Work Package 4 (Astrophysics issues): 
Glasgow has a high level of expertise and experience in determining the astrophysical implications of detector data. Hence the IGR scientists study the cosmological implications of z~1 neutron star coalescences, the requirements for joint (trigger mode) observations with the Square Kilometer Array and optimisation of the detector for galactic pulsar observations.

The IGR has a substantial research programme centred on the detection and analysis of gravitational wave signals. The IGR members are co-founders of the GEO collaboration and the LIGO Scientific Collaboration, with significant investment from UK funding councils (STFC and SFC) and the University of Glasgow underpinning their state of the art experimental laboratories. The experimental expertise in the areas of low thermal noise suspensions for interferometric detectors and advanced optical topologies for interferometers has helped shape the worldwide field of gravitational wave detection with the novel suspension technologies they developed for the GEO instrument being adopted for the US ‘Advanced LIGO’ detector system upgrade, supported by a capital investment from STFC (on which Glasgow is UK lead institution) and a variant adopted for use in upgrades to the Virgo detectors, along with developments of our advanced interferometric techniques.

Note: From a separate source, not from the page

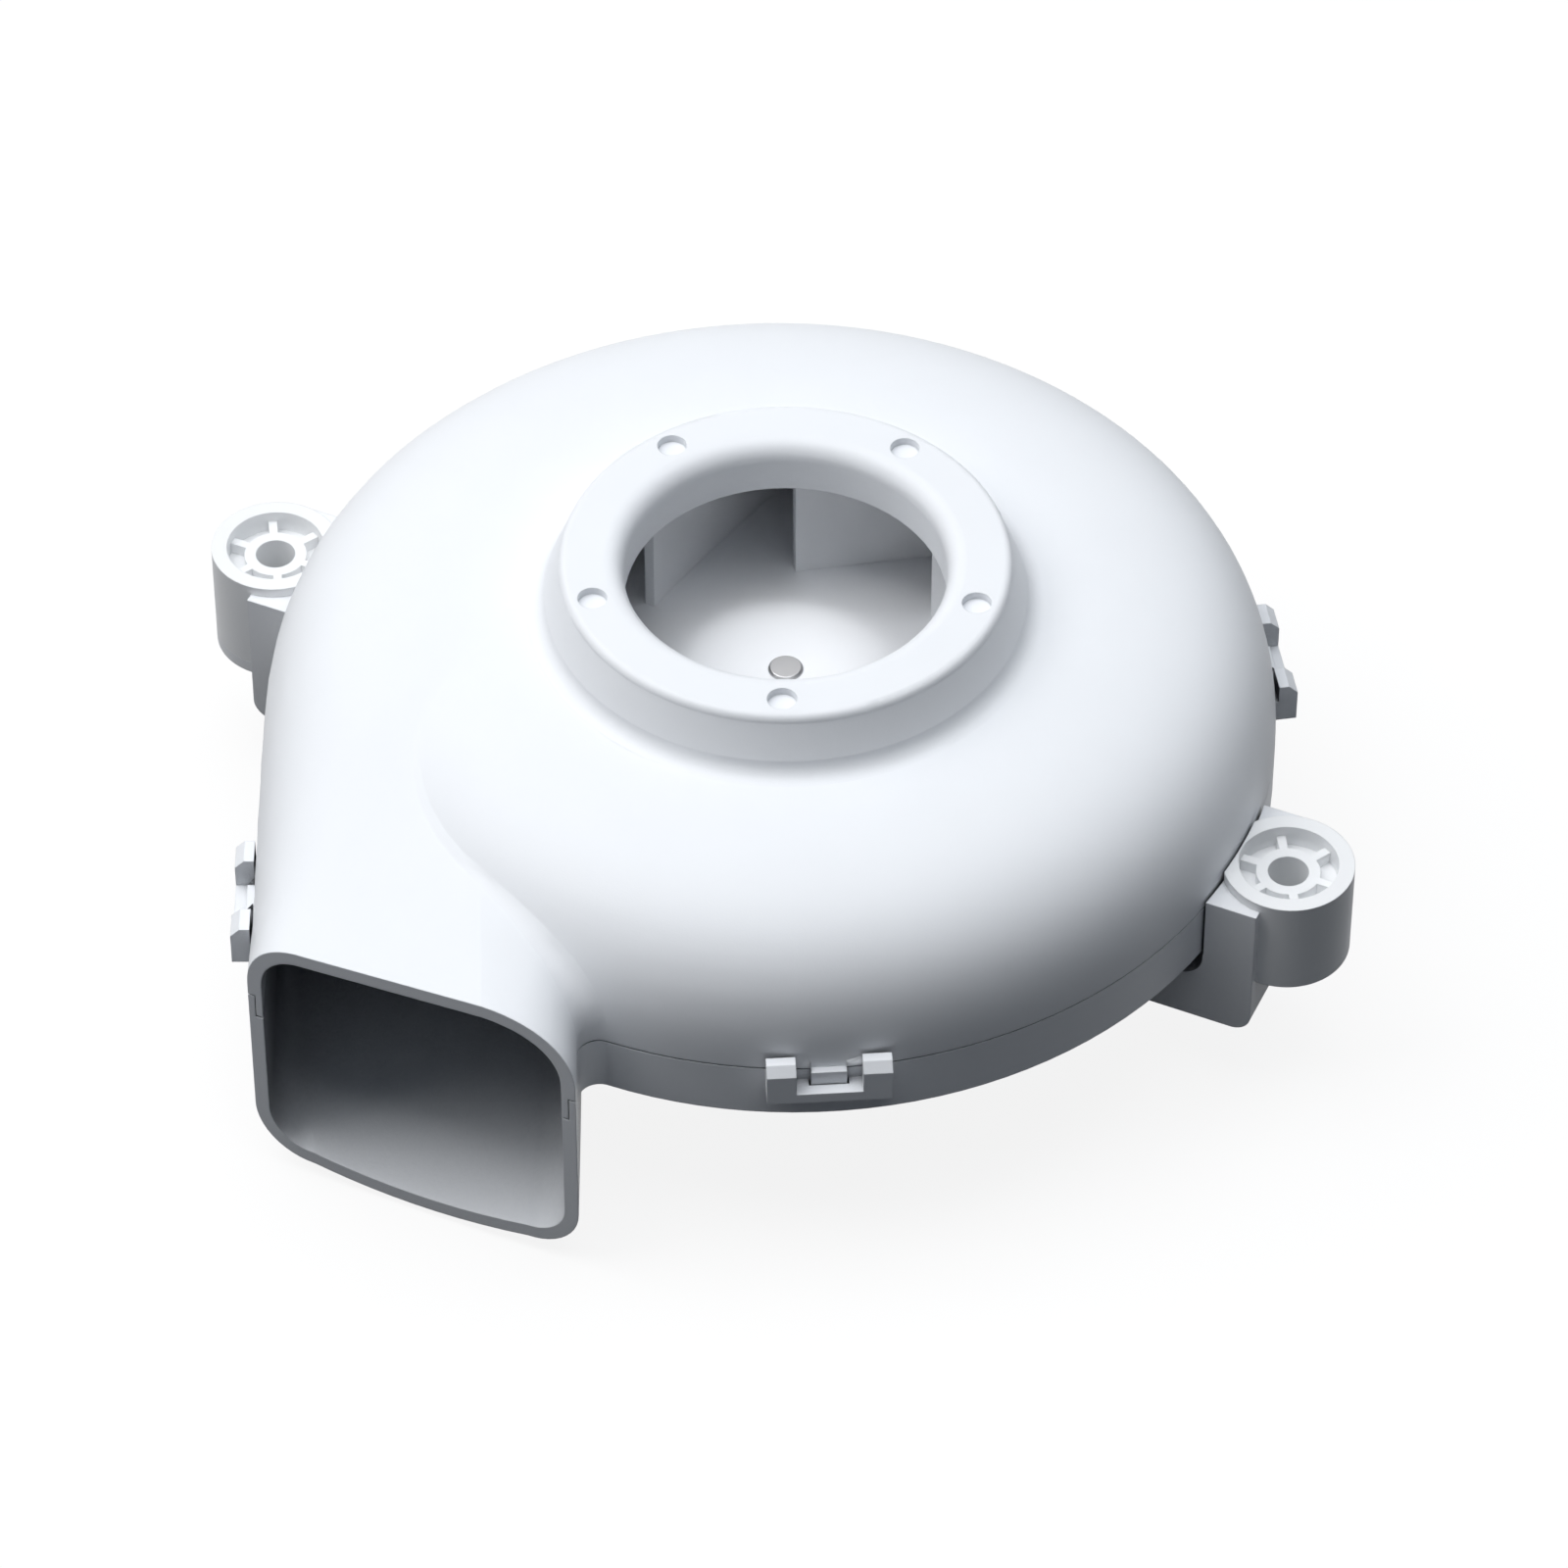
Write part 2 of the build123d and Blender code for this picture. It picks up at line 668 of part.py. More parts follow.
# Rotor: a steel cup pressed on the shaft, lined with the magnet ring
magnet_inner_radius = stator_radius + air_gap
magnet_outer_radius = magnet_inner_radius + magnet_thickness
cup_radius = magnet_outer_radius + cup_wall
magnet_bottom_height = coil_middle_height - magnet_height / 2
washer_bottom_height = upper_bearing_height + bearing_width
cup_boss_bottom = washer_bottom_height + washer_thickness
magnet_top_height = magnet_bottom_height + magnet_height
magnet = tube(magnet_inner_radius, magnet_outer_radius, magnet_bottom_height, magnet_top_height)
write(magnet, "rotor_magnet")
with BuildPart() as rotor_cup:
    with BuildSketch(Plane.XY.offset(magnet_bottom_height)):
        Circle(cup_radius)
    extrude(amount=cup_top_height - magnet_bottom_height)
    fillet(rotor_cup.edges().group_by(Axis.Z)[-1], radius=cup_wall)
    with BuildSketch(Plane.XY.offset(magnet_bottom_height)):
        Circle(magnet_outer_radius + press_gap)
    extrude(amount=cup_top_height - cup_wall - magnet_bottom_height, mode=Mode.SUBTRACT)
    with BuildSketch(Plane.XY.offset(cup_boss_bottom)):
        Circle(cup_boss_radius)
    extrude(amount=cup_top_height - cup_boss_bottom)
    with BuildSketch(Plane.XY.offset(cup_top_height - cup_wall)):
        with PolarLocations((stator_hub_radius + stator_radius) / 2, cup_hole_count):
            Circle(cup_hole_radius)
    extrude(amount=cup_wall, mode=Mode.SUBTRACT)
    with BuildSketch(Plane.XY.offset(cup_boss_bottom)):
        Circle(shaft_hole_radius)
    extrude(amount=cup_top_height - cup_boss_bottom, mode=Mode.SUBTRACT)
write(rotor_cup, "rotor_cup")
write(tube(shaft_hole_radius, inner_ring_radius, washer_bottom_height, cup_boss_bottom), "shaft_washer")

# Shaft: a ground pin with a groove for the retaining ring under the lower bearing
ring_top_height = lower_bearing_height - fit_gap
retainer_bottom_height = ring_top_height - retainer_thickness
groove_radius = shaft_radius - retainer_groove_depth
with BuildPart() as motor_shaft:
    with BuildSketch(Plane.XY.offset(shaft_bottom_height)):
        Circle(shaft_radius)
    extrude(amount=shaft_top_height - shaft_bottom_height)
    chamfer(motor_shaft.edges().filter_by(GeomType.CIRCLE), length=shaft_chamfer)
    with BuildSketch(Plane.XY.offset(retainer_bottom_height)):
        Circle(shaft_radius + shaft_chamfer)
        Circle(groove_radius, mode=Mode.SUBTRACT)
    extrude(amount=retainer_thickness, mode=Mode.SUBTRACT)
write(motor_shaft, "motor_shaft")
with BuildPart() as shaft_retainer:
    with BuildSketch(Plane.XY.offset(retainer_bottom_height)):
        Circle(retainer_radius)
        Circle(groove_radius + press_gap, mode=Mode.SUBTRACT)
        with Locations((retainer_radius / 2 + groove_radius / 2, 0)):
            Rectangle(retainer_radius, groove_radius, mode=Mode.SUBTRACT)
    extrude(amount=retainer_thickness)
write(shaft_retainer, "shaft_retainer")

# Circuit board on the base's posts, with its parts and the connector underneath
board_bottom_height = board_top_height - board_thickness
post_points = ring_points(standoff_circle_radius, 3, 90.0)
with BuildPart() as circuit_board:
    with BuildSketch(Plane.XY.offset(board_bottom_height)):
        Circle(board_radius)
        Circle(retainer_room, mode=Mode.SUBTRACT)
        with Locations(*post_points):
            Circle(small_screw_radius + screw_gap, mode=Mode.SUBTRACT)
    extrude(amount=board_thickness)
write(circuit_board, "circuit_board")
screws("board_screws", post_points, board_bottom_height, base_height - screw_sink,
       small_screw_radius, small_head_radius, small_head_height)
with BuildPart() as board_parts:
    for (x, y), (length, width), height in chips:
        with BuildSketch(Plane.XY.offset(board_bottom_height - height)):
            with Locations((x, y)):
                Rectangle(length, width)
        extrude(amount=height)
    for x, y in capacitor_points:
        with BuildSketch(Plane.XY.offset(board_bottom_height - capacitor_height)):
            with Locations((x, y)):
                Circle(capacitor_radius)
        extrude(amount=capacitor_height)
write(board_parts, "board_parts")
with BuildPart() as wire_connector:
    with BuildSketch(Plane.XY.offset(connector_bottom_height)):
        with Locations(connector_position):
            Rectangle(*connector_size)
    extrude(amount=board_bottom_height - connector_bottom_height)
    with BuildSketch(Plane.XY.offset(connector_bottom_height)):
        with Locations(connector_position):
            Rectangle(connector_size[0] - 2 * connector_wall, connector_size[1] - 2 * connector_wall)
    extrude(amount=board_bottom_height - connector_bottom_height - connector_wall, mode=Mode.SUBTRACT)
    with BuildSketch(Plane.XY.offset(board_bottom_height - connector_wall)):
        with Locations(connector_position):
            with GridLocations(pin_pitch, pin_pitch, pin_count, 1):
                Rectangle(pin_width + press_gap, pin_width + press_gap)
    extrude(amount=connector_wall, mode=Mode.SUBTRACT)
write(wire_connector, "wire_connector")
with BuildPart() as connector_pins:
    with BuildSketch(Plane.XY.offset(connector_bottom_height + connector_wall)):
        with Locations(connector_position):
            with GridLocations(pin_pitch, pin_pitch, pin_count, 1):
                Rectangle(pin_width, pin_width)
    extrude(amount=board_bottom_height - connector_bottom_height - connector_wall)
write(connector_pins, "connector_pins")

# Impeller: a dished plate with a tall hub and backward-leaning blades, moulded on a brass insert
insert_bottom_height = hub_bottom_height + fit_gap * 4
insert_top_height = insert_bottom_height + insert_height
with BuildPart() as impeller:
    with BuildSketch(Plane.XZ):
        with BuildLine():
            under_dish = dish_height - plate_thickness
            under_rim = rim_height - plate_thickness
            under_hub = hub_top_height - plate_thickness * 2
            bore = shaft_hole_radius
            Polyline((hub_radius, under_hub), (hub_radius, hub_bottom_height), (bore, hub_bottom_height),
                     (bore, hub_top_height), (hub_flat_radius, hub_top_height))
            Spline((hub_flat_radius, hub_top_height), (dish_radius, dish_height),
                   tangents=((1, 0), (1, -0.06)))
            Polyline((dish_radius, dish_height), (impeller_radius, rim_height),
                     (impeller_radius, under_rim), (dish_radius, under_dish))
            Spline((dish_radius, under_dish), (hub_radius, under_hub),
                   tangents=((-1, 0.06), (-1, 0.2)))
        make_face()
    revolve(axis=Axis.Z)
    for index in range(blade_count):
        entry = radians(blade_phase + outlet_skew + 360 / blade_count * index)
        tip = entry - radians(blade_sweep)
        slope = entry - radians(90 - blade_entry_angle)
        with BuildSketch(Plane.XY.offset(rim_height - fit_gap)):
            with BuildLine():
                TangentArc(
                    (blade_inner_radius * cos(entry), blade_inner_radius * sin(entry)),
                    (impeller_radius * cos(tip), impeller_radius * sin(tip)),
                    tangent=(cos(slope), sin(slope)),
                )
            trace(line_width=blade_thickness)
        extrude(amount=blade_top_height - rim_height + fit_gap)
    with BuildSketch(Plane.XZ):
        with BuildLine():
            beyond = impeller_radius + wall
            Polyline(
                (0, blade_top_height), (blade_top_turn_radius, blade_top_height),
                (impeller_radius, blade_tip_height), (beyond, blade_tip_height),
                (beyond, shell_top_height), (0, shell_top_height), close=True,
            )
        make_face()
    revolve(axis=Axis.Z, mode=Mode.SUBTRACT)
    with BuildSketch(Plane.XY.offset(hub_bottom_height)):
        Circle(impeller_radius + wall)
        Circle(impeller_radius, mode=Mode.SUBTRACT)
    extrude(amount=shell_top_height - hub_bottom_height, mode=Mode.SUBTRACT)
    with BuildSketch(Plane.XY.offset(hub_bottom_height)):
        Circle(insert_radius + press_gap)
    extrude(amount=insert_top_height - hub_bottom_height, mode=Mode.SUBTRACT)
write(impeller, "impeller")
write(tube(shaft_hole_radius, insert_radius, insert_bottom_height, insert_top_height), "impeller_insert")

# Ears: an arm with an upright cradle on each side, and a spoked bush that sits in the cradle
keep_clear = scroll_volume(-ear_gap, valley=0)
hub_span = bush_height - 2 * bush_recess
for side, sign, cradle_floor in (("right", 1, 0), ("left", -1, left_cradle_floor)):
    ear_x = ear_centre_x + sign * ear_spacing / 2
    inner_face = ear_x - sign * cradle_inner_reach
    outer_face = ear_x + sign * cradle_outer_reach
    arm_end = sign * arm_inner_radius
    cradle_top = bush_top_height - cradle_top_drop
    with BuildPart() as bracket:
        with BuildSketch(Plane.XZ.offset(-cradle_half_width)):
            with BuildLine():
                Polyline(
                    (inner_face, cradle_top), (outer_face, cradle_top), (outer_face, arm_bottom_height),
                    (arm_end, arm_bottom_height), (arm_end, arm_top_height), (inner_face, arm_top_height),
                    close=True,
                )
            make_face()
        extrude(amount=2 * cradle_half_width)
        lengthwise = bracket.edges().filter_by(Axis.Y)
        crook = lengthwise.sort_by_distance((inner_face, 0, arm_top_height))[0]
        heel = lengthwise.sort_by_distance((outer_face, 0, arm_bottom_height))[0]
        fillet(crook, radius=crook_round)
        fillet(heel, radius=cradle_round)
        if cradle_floor:
            with BuildSketch(Plane.XY.offset(bush_bottom_height - cradle_floor)):
                with Locations((ear_x, 0)):
                    Circle(bush_radius)
            extrude(amount=cradle_floor)
        with BuildSketch(Plane.XY.offset(bush_bottom_height)):
            with Locations((ear_x, 0)):
                Circle(bush_radius + press_gap)
        extrude(amount=bush_height, mode=Mode.SUBTRACT)
        with BuildSketch(Plane.XY.offset(arm_bottom_height)):
            with Locations((ear_x, 0)):
                Circle(bush_hole_radius)
        extrude(amount=bush_height, mode=Mode.SUBTRACT)
        points = [(sign * arm_screw_reach, arm_screw_offset), (sign * arm_screw_reach, -arm_screw_offset)]
        with BuildSketch(Plane.XY.offset(arm_bottom_height)):
            with Locations(*points):
                Circle(screw_head_radius + screw_sink)
        extrude(amount=screw_head_height + screw_sink, mode=Mode.SUBTRACT)
        with BuildSketch(Plane.XY.offset(arm_bottom_height)):
            with Locations(*points):
                Circle(screw_radius + screw_gap)
        extrude(amount=arm_top_height - arm_bottom_height, mode=Mode.SUBTRACT)
        add(keep_clear, mode=Mode.SUBTRACT)
    write(bracket, f"{side}_bracket")
    with BuildPart() as bush:
        with BuildSketch(Plane.XY.offset(bush_bottom_height)):
            with Locations((ear_x, 0)):
                Circle(bush_radius)
                Circle(bush_radius - bush_wall, mode=Mode.SUBTRACT)
        extrude(amount=bush_height)
        with BuildSketch(Plane.XY.offset(bush_bottom_height + bush_recess)):
            with Locations((ear_x, 0)):
                Circle(bush_hub_radius)
                with PolarLocations((bush_radius - bush_wall + bush_hub_radius) / 2, spoke_count):
                    Rectangle(bush_radius - bush_wall - bush_hub_radius + 1.0, spoke_width)
        extrude(amount=hub_span)
        with BuildSketch(Plane.XY.offset(bush_bottom_height + (bush_height - bush_web) / 2)):
            with Locations((ear_x, 0)):
                Circle(bush_radius - bush_wall / 2)
        extrude(amount=bush_web)
        with BuildSketch(Plane.XY.offset(bush_bottom_height)):
            with Locations((ear_x, 0)):
                Circle(bush_hole_radius)
        extrude(amount=bush_height, mode=Mode.SUBTRACT)
        add(keep_clear, mode=Mode.SUBTRACT)
    write(bush, f"{side}_bush")
screws("bracket_screws", arm_points, arm_bottom_height + screw_head_height + screw_sink,
       floor_height + fit_gap, screw_radius, screw_head_radius, screw_head_height)
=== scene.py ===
"""Looks of a vacuum cleaner's centrifugal blower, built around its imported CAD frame.

Metres throughout, and a size in millimetres is multiplied by MM. The impeller's axis is Z, the
blower stands on its motor cover at z = 0, and the outlet faces -Y. The sections follow the blower
as it is put together.
"""
import math

import bmesh
import bpy
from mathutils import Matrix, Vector
from mathutils.geometry import tessellate_polygon


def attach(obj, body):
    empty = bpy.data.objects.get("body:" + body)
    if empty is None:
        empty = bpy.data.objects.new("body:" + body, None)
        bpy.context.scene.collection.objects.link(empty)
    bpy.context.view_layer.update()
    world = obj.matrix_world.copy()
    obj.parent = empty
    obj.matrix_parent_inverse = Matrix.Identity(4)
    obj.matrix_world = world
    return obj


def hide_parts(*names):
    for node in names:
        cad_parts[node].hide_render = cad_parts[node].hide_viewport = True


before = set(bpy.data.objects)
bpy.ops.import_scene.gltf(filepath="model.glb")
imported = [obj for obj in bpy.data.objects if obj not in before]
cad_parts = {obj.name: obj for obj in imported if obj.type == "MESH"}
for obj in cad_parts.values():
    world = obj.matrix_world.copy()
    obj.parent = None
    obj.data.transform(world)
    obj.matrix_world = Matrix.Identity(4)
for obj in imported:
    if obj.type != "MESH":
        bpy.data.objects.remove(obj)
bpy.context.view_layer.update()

# Studio: the camera stands where the photograph was taken, 24 degrees round from the outlet's side
# and 44 degrees above the table, with a long lens aimed a little below the inlet's collar. A large
# softbox hangs overhead, smaller ones stand around, and a sweep of white paper is the floor.
TURN = math.radians(24.0)
LIFT = math.radians(43.6)
REACH = 1.1113
COLLAR = Vector((0.0, 0.0, 0.0665))
PHOTO_WIDTH = 1600
COLLAR_ABOVE = 231.2
COLLAR_RIGHT = 1.7
LENS = 180.0
FILM = 36.0

focus = PHOTO_WIDTH * LENS / FILM
tilt = LIFT + math.atan(COLLAR_ABOVE / focus)
stand = REACH / math.cos(tilt - LIFT)
across = Vector((math.cos(TURN), math.sin(TURN), 0.0))
away = Vector((-math.sin(TURN), math.cos(TURN), 0.0))
lens = bpy.data.cameras.new("camera")
lens.lens = LENS
lens.sensor_width = FILM
lens.clip_start = 0.1
camera = bpy.data.objects.new("camera", lens)
bpy.context.collection.objects.link(camera)
camera.location = COLLAR - away * (stand * math.cos(LIFT)) + Vector((0, 0, stand * math.sin(LIFT)))
camera.location -= across * (COLLAR_RIGHT / focus * REACH)
camera.rotation_euler = (math.radians(90) - tilt, 0.0, TURN)
bpy.context.scene.camera = camera
bpy.context.scene.view_settings.view_transform = "Standard"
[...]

"Today, European researchers are presenting an exciting programme of gravitational wave detection involving instruments that are unbelievably sensitive able to sense changes in distances, resulting from the effects of periodic space-time distortions on a mass, much smaller than an atomic nucleus. UK scientists, supported by STFC and SFC, are not only pioneers in developing a significant part of the novel ET technology, but also in formulating detailed theoretical predictions about gravitational wave events across the Universe and the associated patterns of frequencies we can expect to see", says Sheila Rowan.